Est-ce qu'il était important de montrer que Barkhane lutte toujours contre le terrorisme bien que la reconfiguration ait été amorcée, comme l'a confirmé la ministre des Armées, Florence Parly ? 

Cette reconfiguration a été annoncée au printemps et je note que le bilan des forces Barkhane est quand même assez éloquent. Il est extrêmement important de montrer que la reconfiguration de Barkhane n'impacte pas son action même si, à terme, ses troupes seront quasiment divisées par deux. On va passer de 5100 à 2500 soldats, en gros, en l’espace d’un peu plus d’un an.

À partir du moment où on adopte un dispositif plus léger, plus souple, plus réactif, très mobile, mais quand même percutant, qui travaille beaucoup sur le renseignement, c’est une stratégie qui peut très bien fonctionner. On en a là les prémisses. Ça montre que cette reconfiguration a été bien pensée, et que cette affaire va pouvoir marcher. 

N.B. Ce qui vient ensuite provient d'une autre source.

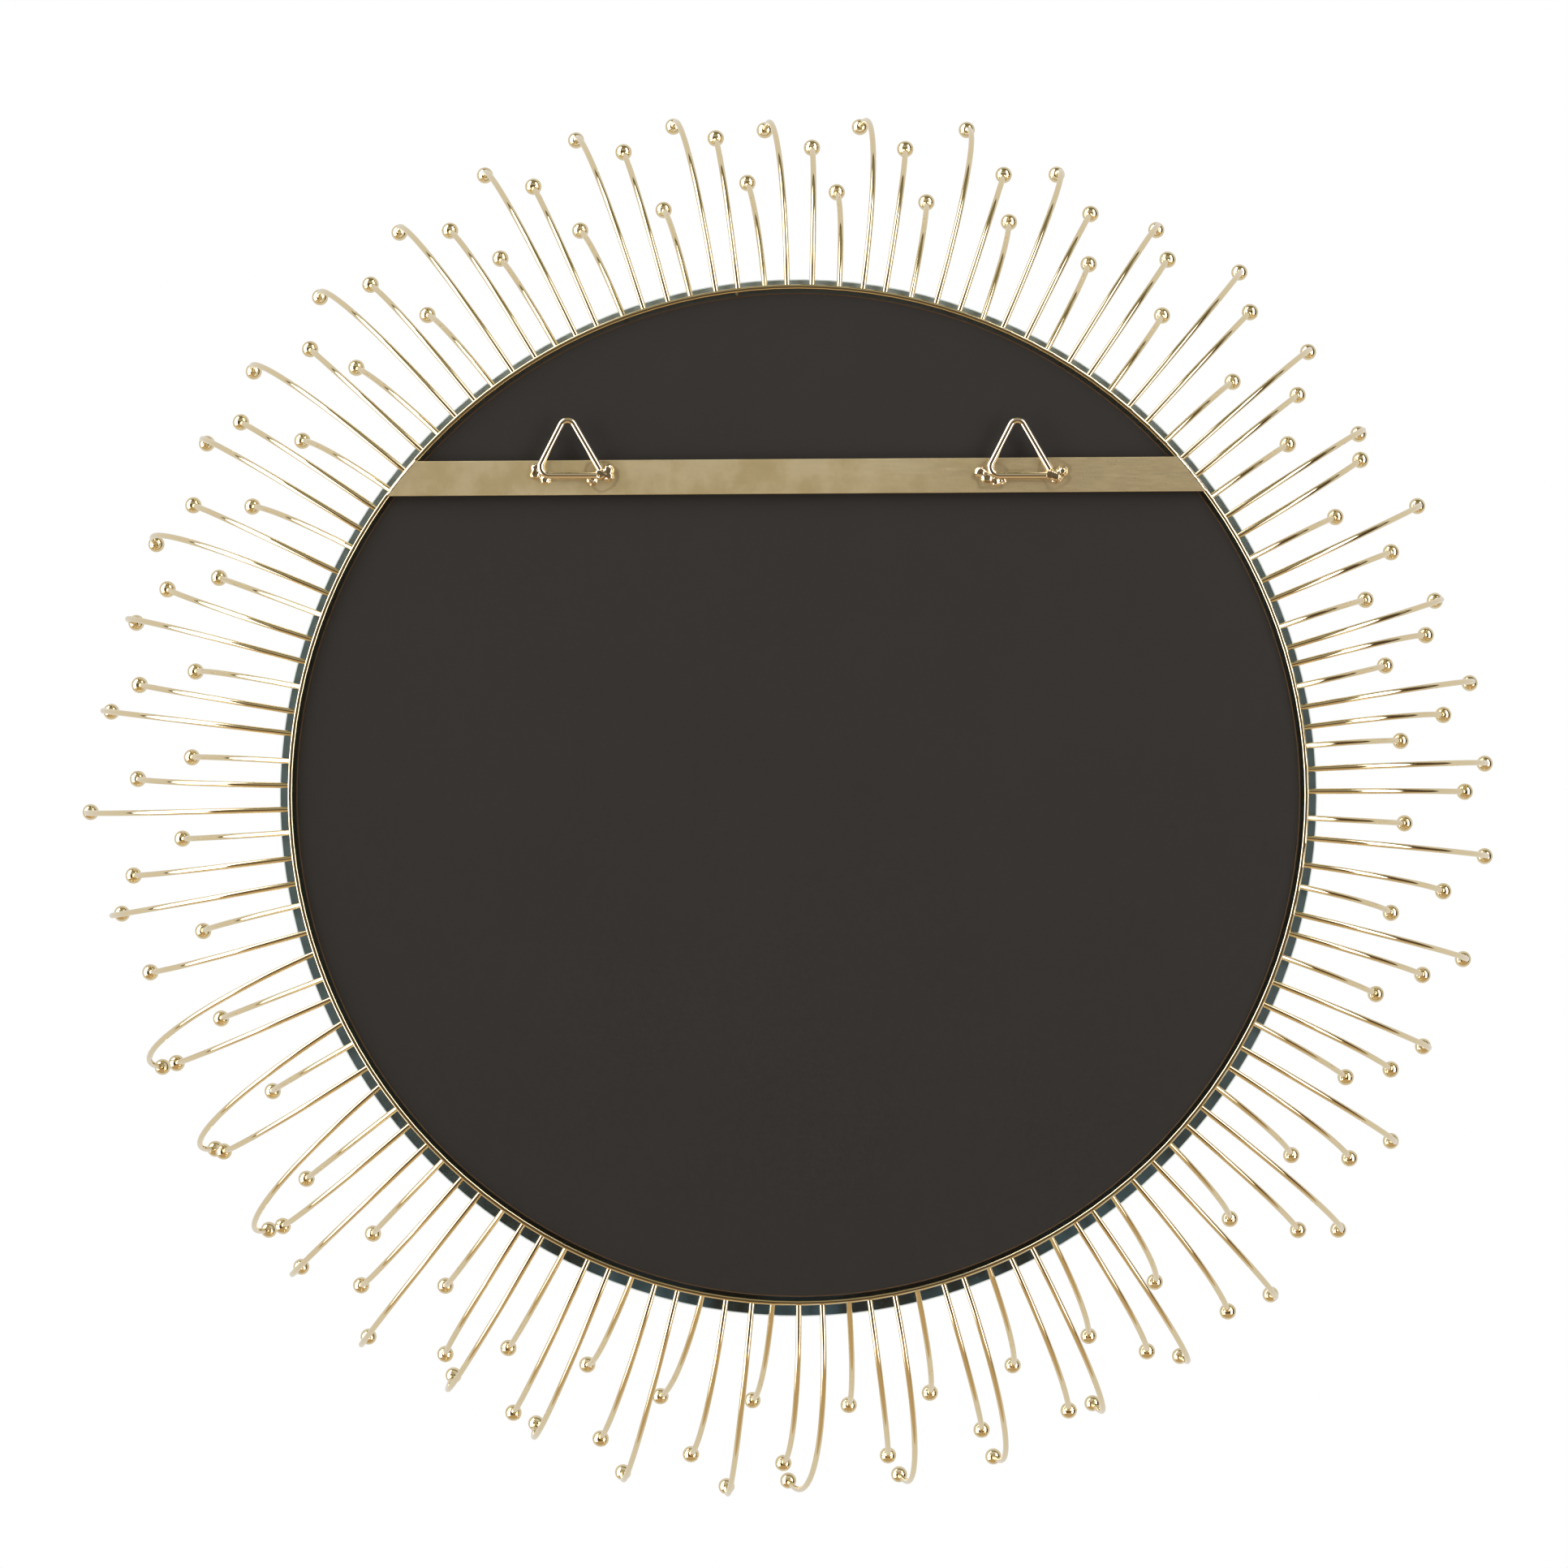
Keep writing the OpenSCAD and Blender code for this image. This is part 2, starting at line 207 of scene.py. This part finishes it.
# What polished metal sees: an even pale room, and round the camera the darker half of it with two
# bright windows. Angles are in degrees from the line that runs from the object to the camera
ROOM_EDGE = 100.0
ROOM_LIGHT = (0.79, 0.765, 0.73)
LEFT_WINDOW = (46.0, 95.0, -34.0, 66.0)
RIGHT_WINDOW = (-66.0, -38.0, -30.0, 52.0)
RIGHT_SHADE = (-88.0, -67.0, -24.0, 46.0)
WHITE_LIGHT = (4.2, 4.2, 4.3)
SHADE_BROWN = (0.09, 0.06, 0.04)
EDGE_LINE = (95.5, ROOM_EDGE)
EDGE_OLIVE = (0.1, 0.08, 0.045, 1.0)


def make_world():
    """The room that the metal reflects. The camera itself sees plain white."""
    world = bpy.data.worlds.new("studio")
    bpy.context.scene.world = world
    world.use_nodes = True
    shader = Shader(world.node_tree)
    output = shader.node("ShaderNodeOutputWorld")
    direction = shader.node("ShaderNodeTexCoord").outputs["Generated"]
    x, y, z = shader.split(direction)
    toward = shader.math("MULTIPLY", y, -1.0)
    leftward = shader.math("MULTIPLY", x, -1.0)

    # Three angles: to the left, upward, and away from the camera in any direction
    left = shader.math("MULTIPLY", shader.math("ARCTAN2", leftward, toward), DEGREES)
    up = shader.math("MULTIPLY", shader.math("ARCSINE", z), DEGREES)
    away = shader.math("MULTIPLY", shader.math("ARCCOSINE", toward), DEGREES)

    # From straight down, through tan and dark to a paler band, to straight up
    height = shader.math("DIVIDE", shader.math("ADD", up, 90.0), 180.0)
    behind = shader.ramp(height, [
        (0.0, (0.6, 0.46, 0.29)),
        (0.31, (0.56, 0.4, 0.22)),
        (0.345, (0.46, 0.3, 0.16)),
        (0.375, (0.1, 0.065, 0.04)),
        (0.57, (0.12, 0.095, 0.06)),
        (0.63, (0.5, 0.46, 0.38)),
        (0.73, (0.46, 0.43, 0.34)),
        (0.8, (0.22, 0.2, 0.11)),
        (1.0, (0.26, 0.235, 0.14)),
    ])
    panels = (
        (LEFT_WINDOW, WHITE_LIGHT),
        (RIGHT_WINDOW, WHITE_LIGHT),
        (RIGHT_SHADE, SHADE_BROWN),
    )
    for (low, high, bottom, top), colour in panels:
        across = shader.band(left, low, high, 1.5)
        along = shader.band(up, bottom, top, 3.0)
        behind = shader.mix(shader.math("MULTIPLY", across, along), behind, (*colour, 1.0))
    # A thin dark line where the two halves of the room meet, except below
    line = shader.math("MULTIPLY", shader.band(away, *EDGE_LINE, 1.0), shader.step(up, -30.0, -8.0))
    behind = shader.mix(line, behind, EDGE_OLIVE)
    inside = shader.step(away, ROOM_EDGE - 1.5, ROOM_EDGE + 1.5, 1.0, 0.0)
    seen = shader.mix(inside, (*ROOM_LIGHT, 1.0), behind)

    surround = shader.node("ShaderNodeBackground")
    shader.join(seen, surround.inputs["Color"])
    plain = shader.node("ShaderNodeBackground")
    plain.inputs["Color"].default_value = (1, 1, 1, 1)
    choice = shader.node("ShaderNodeMixShader")
    shader.join(shader.node("ShaderNodeLightPath").outputs["Is Camera Ray"], choice.inputs[0])
    shader.join(surround.outputs[0], choice.inputs[1])
    shader.join(plain.outputs[0], choice.inputs[2])
    shader.join(choice.outputs[0], output.inputs["Surface"])


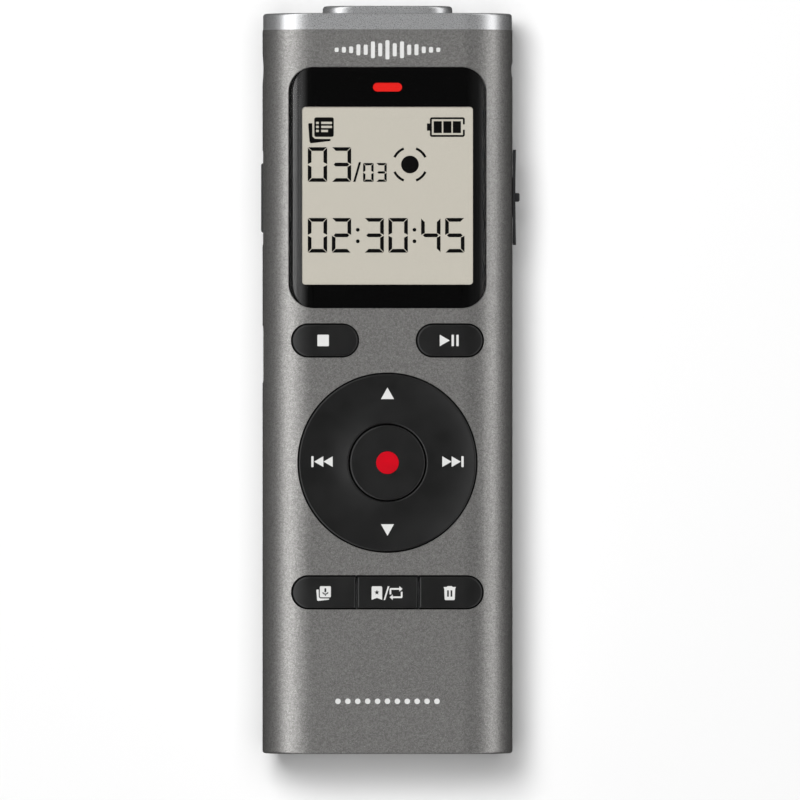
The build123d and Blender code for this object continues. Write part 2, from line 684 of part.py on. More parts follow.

Il faut se rappeler que Barkhane est repensé par rapport à l’ensemble des acteurs, des alliés, que sont la mission des Nations unies, la Minusma, mais aussi le groupement des forces spéciales européennes Takuba. Le cœur de la reconfiguration va se reposer sur cette force Takuba qui est extrêmement réactive, légère, plus souple, et travaille beaucoup sur renseignement. Elle va pouvoir agir rapidement sur les velléités des djihadistes de porter le mal.